At 12:37 PM -0400 10/19/07, Tom Gindin wrote:
        I know this response is a little late, but the main reason that
there is no central repository for CA names is that there is no world-wide
directory using X.500 names.

While the latter is obviously true, it is not the "main reason". The "main reason" is that many (most?) CAs could get no real value out of a "world-wide directory using X.500 names". For example, when an organization becomes a CA by making its own trust anchor for internal use, having to register in a "world-wide directory" is a hindrance, not a feature.

For reasons which have been discussed many
times on this list, there probably never will be.
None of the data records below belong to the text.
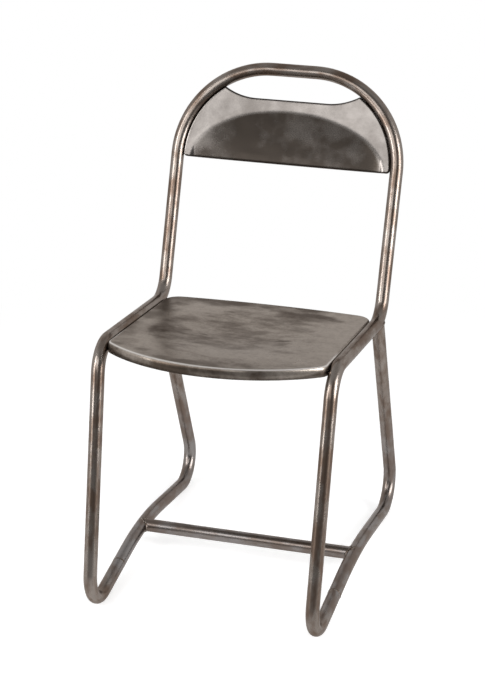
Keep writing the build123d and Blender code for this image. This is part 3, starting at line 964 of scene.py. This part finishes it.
def rail_middle(point):
    """The nearest place on the middle line of the bend between rail and upright."""
    for way in (up_way, rail_way):
        along = (point - bend_corner).dot(way)
        if along > run_out:
            return bend_corner + way * along
    flat = point - bend_middle
    flat.x = 0
    return bend_middle + flat.normalized() * bend_radius


leg_foot, leg_top = Vector(leg_corners[2][0]), Vector(leg_corners[3][0])
leg_way = (leg_top - leg_foot).normalized()
collar_start = leg_top - leg_way * collar_search
collar_radius = tube_radius * collar_radius_share
collar = []
for i in range(collar_steps):
    turn = 2 * pi * i / collar_steps
    start, way = round_about(collar_start, leg_way, collar_radius, turn)
    reach = 0
    point = start
    while reach < collar_search and (point - rail_middle(point)).length > tube_radius:
        reach += search_step
        point = start + leg_way * reach
    out = (way + (point - rail_middle(point)).normalized()).normalized()
    collar.append((point + out * collar_rise, out))
lay_pair("leg_bead", "rear_leg_weld", [collar], True, collar_ripple, 5)

# The seat's flange is held to each rail by three short welds, which lie in the groove between
# flange and rail, seen from below.
seat_weld_shares = (0.25, 0.52, 0.79)
seat_weld_half = 0.013
seat_weld_steps = 8
welded_length = 0.323
groove_out = 0.0010
groove_down = 0.0074
seat_ripple = (0.0020, 0.0024, 0.0018)
seat_paths = []
for share in seat_weld_shares:
    path = []
    for i in range(seat_weld_steps + 1):
        y = -share * welded_length + seat_weld_half * (2 * i / seat_weld_steps - 1)
        path.append((on_seat(seat_half + groove_out, y, -groove_down), -seat_up))
    seat_paths.append(path)
lay_pair("seat_beads", "seat_welds", seat_paths, False, seat_ripple, 7)

# Three short welds behind the panel hold each side of its flange to the hoop. Each follows
# the hoop's inside for a few degrees.
panel_weld_starts = (3, 24, 43)
panel_weld_degrees = 8
panel_weld_out = 0.0006
panel_weld_back = 0.0046
panel_ripple = (0.0018, 0.0018, 0.0024)
panel_paths = []
for start in panel_weld_starts:
    path = []
    for i in range(panel_weld_degrees + 1):
        turn = radians(start + i)
        reach = panel_top_radius + panel_weld_out
        x, y = panel_bend[0] + reach * cos(turn), panel_bend[1] + reach * sin(turn)
        path.append((on_hoop(x, y, -panel_weld_back), -panel_forward))
    panel_paths.append(path)
lay_pair("panel_beads", "back_panel_welds", panel_paths, False, panel_ripple, 9)
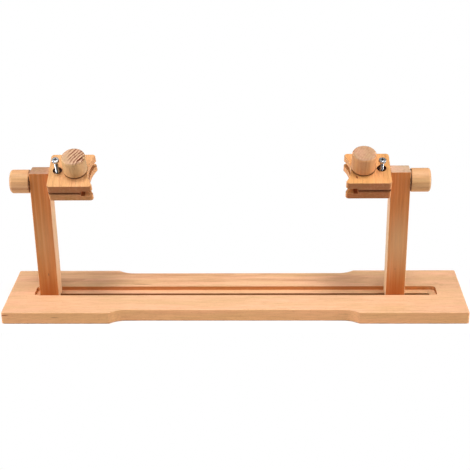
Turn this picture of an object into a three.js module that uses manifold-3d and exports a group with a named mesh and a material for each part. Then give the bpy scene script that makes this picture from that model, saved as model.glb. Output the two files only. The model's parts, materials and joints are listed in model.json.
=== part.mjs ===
// An embroidery hoop stand in beech: a base board with a slotted channel, two uprights that
// slide along it, and on each upright a tilting clamp head that grips the rim of a hoop.
// Sizes are in millimetres. X runs along the board, Y away from the user and Z up, and the
// origin is the middle of the board's underside.

import * as THREE from 'three';
import { mergeVertices } from 'three/addons/utils/BufferGeometryUtils.js';
import Module from 'manifold-3d';

const wasm = await Module();
wasm.setup();

// Clearances
const faceGap = 0.2; // between two faces that bear on each other
const sideGap = 0.3; // round a piece that stands in a pocket, an insert or a bore
const boltPlay = 0.4; // round a bolt in its clearance hole
const boreRest = 2; // depth of a bore past the insert in it

// Base board
const boardLength = 600;
const boardDepth = 124;
const boardThickness = 16;
const boardCorner = 2.5;
const boardEdge = 1.3;
const waistDepth = 107.5;
const waistLength = 280;
const coveRadius = 30;

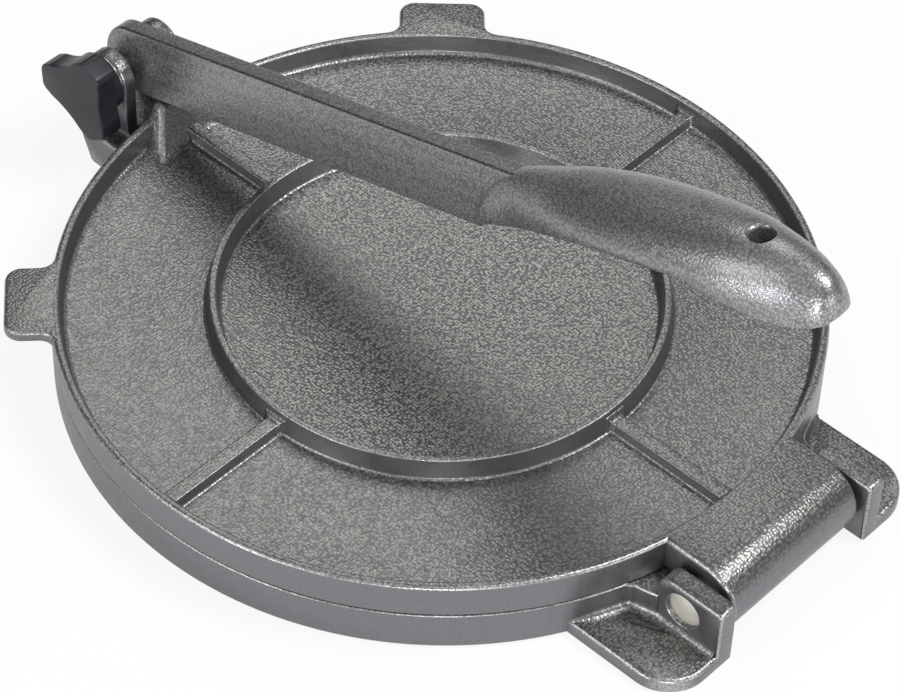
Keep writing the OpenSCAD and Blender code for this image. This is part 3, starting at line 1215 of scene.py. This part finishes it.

"Probably" may be understating the likelihood.

Of course,  the IETF
knows of an existing registry which could be used to avoid conflicts
between CA names.

We do?

        How about the following wording: "Certificate Authorities SHOULD
NOT use a value in the Organization or Common Name attribute of their
Distinguished Name which is syntactically legal as a dNSName (i.e. an IA5
string containing one or more periods but no spaces) unless they are
operated by an organization which has registered the domain name
controlling that dNSName.  Certificate Authorities wishing to ensure a
globally unique issuer name MAY use an IA5 FQDN controlled by their
organization in either the Organization or the Common Name attribute."

This might be appropriate in an ITU document, but is it really appropriate for a standards-track IETF document? In specific, the latter makes it sound like using your domain name is safe. Might be, might not be.

Does anybody want to add Organizational Unit into the mix, and possibly
even make it a SHOULD for newly allocated CA's?

I don't see how this would help. If you look at the OUs in IssuerNames of certificates flying around the net, you can see that few people understand OUs,

        Given my unfamiliarity with non-alphabetic scripts, I hesitate to
discuss internationalized DNS names in this connection unless Punycode is
relevant.  However, even without considering DR 320, using somebody else's
domain name as your CN or O attribute is misleading.

True, but I do not think that it is the place of IETF documents to say what is or is not "misleading".